Z exacta strzelam jak ustawiam regulator, do testów wystarczy byle badziew, przynajmniej test jest miarodajny. Jeśli na wykresie byłaby prosta linia ktoś by uwierzył w to? Zapraszam każdego do siebie jeśli jest ciekawy mam exacta może sobie postrzelać na chrono. Nie lubię robić testów, bo jest to robota dla zapaleńców, dla mnie jest to nudne, a i tak tor zweryfikuję rzeczywistość.
Paweł ma rację co do strzelania tarcz, dlatego ja tego nie robię i drugi powód to trzeba umieć strzelać. Maximus w sobotę na 25 metrach zrobił jedną dziurkę, ja bym podziurawił całą tarczę.
Dwa Diabły będą na ME w Krakowie ciekawskich zapraszam.

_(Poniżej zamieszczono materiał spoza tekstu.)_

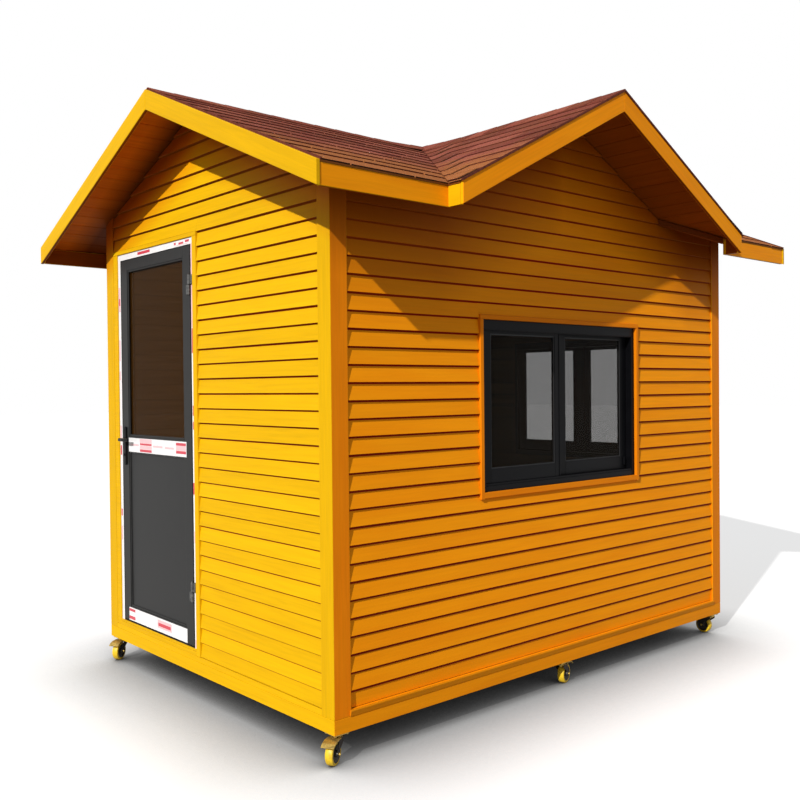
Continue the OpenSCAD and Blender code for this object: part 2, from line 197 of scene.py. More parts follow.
class Builder:
    """Gathers the solids of one piece. Each keeps its own grain and tone."""

    def __init__(self, place=None):
        self.place = place or Matrix.Identity(4)
        self.verts, self.faces, self.grain, self.tone, self.mats, self.smooth = ([] for _ in range(6))

    def put(self, bm, at=None, bevel=0.0, segments=1, cuts=(), mat=None, smooth=False):
        """Adds a solid at a frame, cut by (point, normal) planes, with its sharp edges bevelled."""
        at = at or Matrix.Identity(4)
        back = at.inverted()
        turn = back.to_3x3()
        for point, normal in cuts:
            if not bm.verts:
                break
            geom = bm.verts[:] + bm.edges[:] + bm.faces[:]
            bmesh.ops.bisect_plane(
                bm, geom=geom, dist=1e-6, plane_co=back @ Vector(point),
                plane_no=turn @ Vector(normal), clear_outer=True)
            open_edges = [e for e in bm.edges if e.is_boundary]
            if open_edges:
                bmesh.ops.holes_fill(bm, edges=open_edges, sides=0)
        if not bm.faces:
            bm.free()
            return
        if bevel:
            sharp = [e for e in bm.edges if len(e.link_faces) == 2 and e.calc_face_angle(0) > 0.35]
            bmesh.ops.bevel(
                bm, geom=sharp, offset=bevel, offset_type="OFFSET", segments=segments,
                profile=0.5, affect="EDGES", clamp_overlap=True)
        total = self.place @ at
        flip = total.determinant() < 0
        base = len(self.verts)
        shift = Vector([rnd.uniform(0, 40) for _ in range(3)])
        tone = rnd.random()
        bm.verts.index_update()
        for v in bm.verts:
            self.verts.append(total @ v.co)
            self.grain.append(v.co + shift)
            self.tone.append(tone)
        for f in bm.faces:
            ring = [base + v.index for v in f.verts]
            self.faces.append(ring[::-1] if flip else ring)
            self.mats.append(f.material_index if mat is None else mat)
            self.smooth.append(smooth)
        bm.free()

    def box(self, low, high, bevel=0.0, segments=1, at=None, mat=None):
        """A box between two corners."""
        self.put(plate(rect(*low[:2], *high[:2]), low[2], high[2]), at, bevel, segments, mat=mat)

    def round(self, profile, segments, at, mat=None):
        """A turned solid with smooth shading."""
        self.put(lathe(profile, segments), at, mat=mat, smooth=True)

    def finish(self, name, materials, slot, replaces=None, body="cabin"):
        mesh = bpy.data.meshes.new(name)
        mesh.from_pydata(self.verts, [], self.faces)
        mesh.attributes.new("grain", "FLOAT_VECTOR", "POINT").data.foreach_set(
            "vector", [c for v in self.grain for c in v])
        mesh.attributes.new("tone", "FLOAT", "POINT").data.foreach_set("value", self.tone)
        for m in materials:
            mesh.materials.append(m)
        mesh.polygons.foreach_set("material_index", self.mats)
        mesh.polygons.foreach_set("use_smooth", self.smooth)
        if any(self.smooth):
            mesh.set_sharp_from_angle(angle=math.radians(35))
        mesh.update()
        obj = link_object(name, mesh)
        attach(obj, body)
        if replaces:
            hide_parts(replaces)


# ---------------------------------------------------------------- materials

WHITE, BLACK = (1, 1, 1), (0, 0, 0)


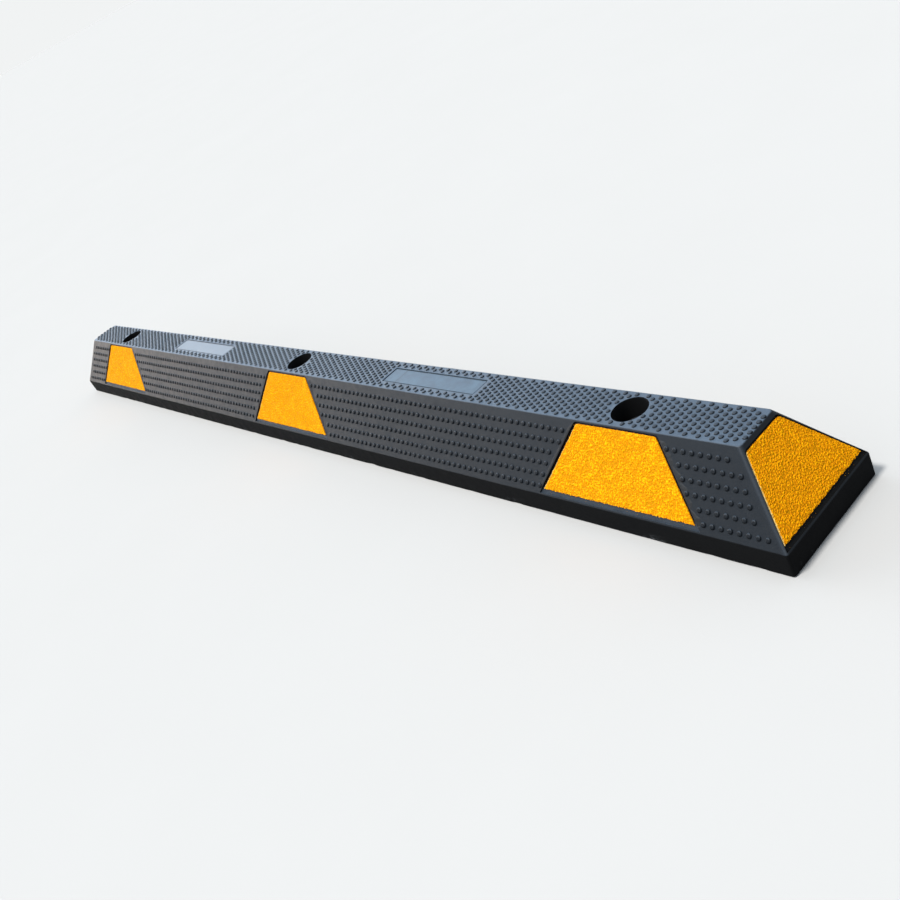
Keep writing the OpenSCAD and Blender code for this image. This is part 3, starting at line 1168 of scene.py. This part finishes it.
def studio_world():
    """A soft bluish sky over a dimmer horizon, warm in front of the bar and grey behind it.

    It is warmest and much brighter at the far left, and a little dimmer at the right.
    """
    world = bpy.data.worlds.new("studio")
    world.use_nodes = True
    g = Graph(world.node_tree)
    toward = g.node("SeparateXYZ", {0: g.node("TexCoord").outputs["Generated"]}).outputs
    beyond_left = g.ramp(toward["X"], -0.95, -0.84, 1.0, 0.0)
    warm = g.mix(beyond_left, rgb(0.74, 0.71, 0.66), rgb(0.90, 0.70, 0.53))
    horizon = g.mix(g.ramp(toward["Y"], -0.1, 0.1), warm, rgb(0.68, 0.71, 0.72))
    sky = g.mix(g.ramp(toward["Z"], 0.03, 0.38), horizon, rgb(0.78, 0.89, 1.03))
    sky = g.mix(1.0, sky, g.ramp(toward["X"], -1.0, -0.70, 7.0, 1.0), "MULTIPLY")
    sky = g.mix(1.0, sky, g.ramp(toward["X"], -0.3, 0.9, 1.0, 0.6), "MULTIPLY")
    seen = g.node("LightPath").outputs["Is Camera Ray"]
    g.put(g.nodes["Background"].inputs["Color"], g.mix(seen, sky, BACKDROP))
    bpy.context.scene.world = world


def sun(name, toward, strength, spread):
    """A soft distant light that comes from the given direction."""
    data = bpy.data.lights.new(name, "SUN")
    data.energy = strength
    data.angle = math.radians(spread)
    lamp = bpy.data.objects.new(name, data)
    lamp.rotation_mode = "QUATERNION"
    lamp.rotation_quaternion = Vector(toward).to_track_quat("Z", "Y")
    bpy.context.scene.collection.objects.link(lamp)


studio_world()
sun("key", (-0.12, -0.42, 0.90), strength=3.7, spread=14)
bpy.context.scene.view_settings.view_transform = "Standard"


def studio_camera(azimuth, elevation, roll, place, focal):
    """Azimuth 0 looks along +Y; roll turns about the line of sight; place is in metres."""
    a, e, r = (math.radians(v) for v in (azimuth, elevation, roll))
    forward = Vector((-math.sin(a) * math.cos(e), math.cos(a) * math.cos(e), -math.sin(e)))
    level = forward.cross(Vector((0, 0, 1))).normalized()
    upright = level.cross(forward)
    right = math.cos(r) * level + math.sin(r) * upright
    up = -math.sin(r) * level + math.cos(r) * upright
    data = bpy.data.cameras.new("camera")
    data.sensor_width = 36
    data.lens = focal
    data.clip_start = 0.01
    data.clip_end = 200
    camera = bpy.data.objects.new("camera", data)
    camera.matrix_world = Matrix((
        (right.x, up.x, -forward.x, place[0]),
        (right.y, up.y, -forward.y, place[1]),
        (right.z, up.z, -forward.z, place[2]),
        (0, 0, 0, 1)))
    bpy.context.scene.collection.objects.link(camera)
    return camera


bpy.context.scene.camera = studio_camera(
    azimuth=61.44, elevation=28.66, roll=-28.64, place=(1.2986, -0.5599, 0.6230), focal=41.25)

Mnie nie będzie, aby mnie czasami nie obrzucano jajkami.
![:D](./images/smilies/icon_biggrin.gif)
Mam nadzieję że wstydu mi nie przyniosą, a jeśli nawet to przełknę gorycz porażki i będę walczył dalej, bo to lubię i zawsze chciałem zrobić swój karabinek. No i będę robił tak długo, aż w końcu zrobię coś z czego będę zadowolony ja i potencjalny kupiec.
Co do tarczek to kiedyś miałem hopla na tym tle, no i miałem kawał ogrodu, że mogłem strzelać na 60 metrów. No i strzelałem dość intensywnie, nie wiem ile tysięcy śrutu wystrzeliłem, ale udało mi się uzyskać skupienie na 50 metrów 18X22 mm Dla mnie był to rekord świata, coś co już mi się więcej nie zdarzyło nigdy. Potem były ligi nasze forumowe i też strzelałem. To były kilogramy śrutu które wypuściłem przez lufę aby w końcu wybrać coś czego nie musiałem się wstydzić, ale czy to się nazywa sport? Sport jest w terenie jak chłopaki mają jeden śrut i muszą położyć figurkę. Dlatego nie strzelę nigdy tarcz, bo to i tak o niczym nie świadczy. Jeśli lufa jest dobra, śrut dobrze dobrany, do tego stabilna energia strzałów, to wiatrówka musi być celna.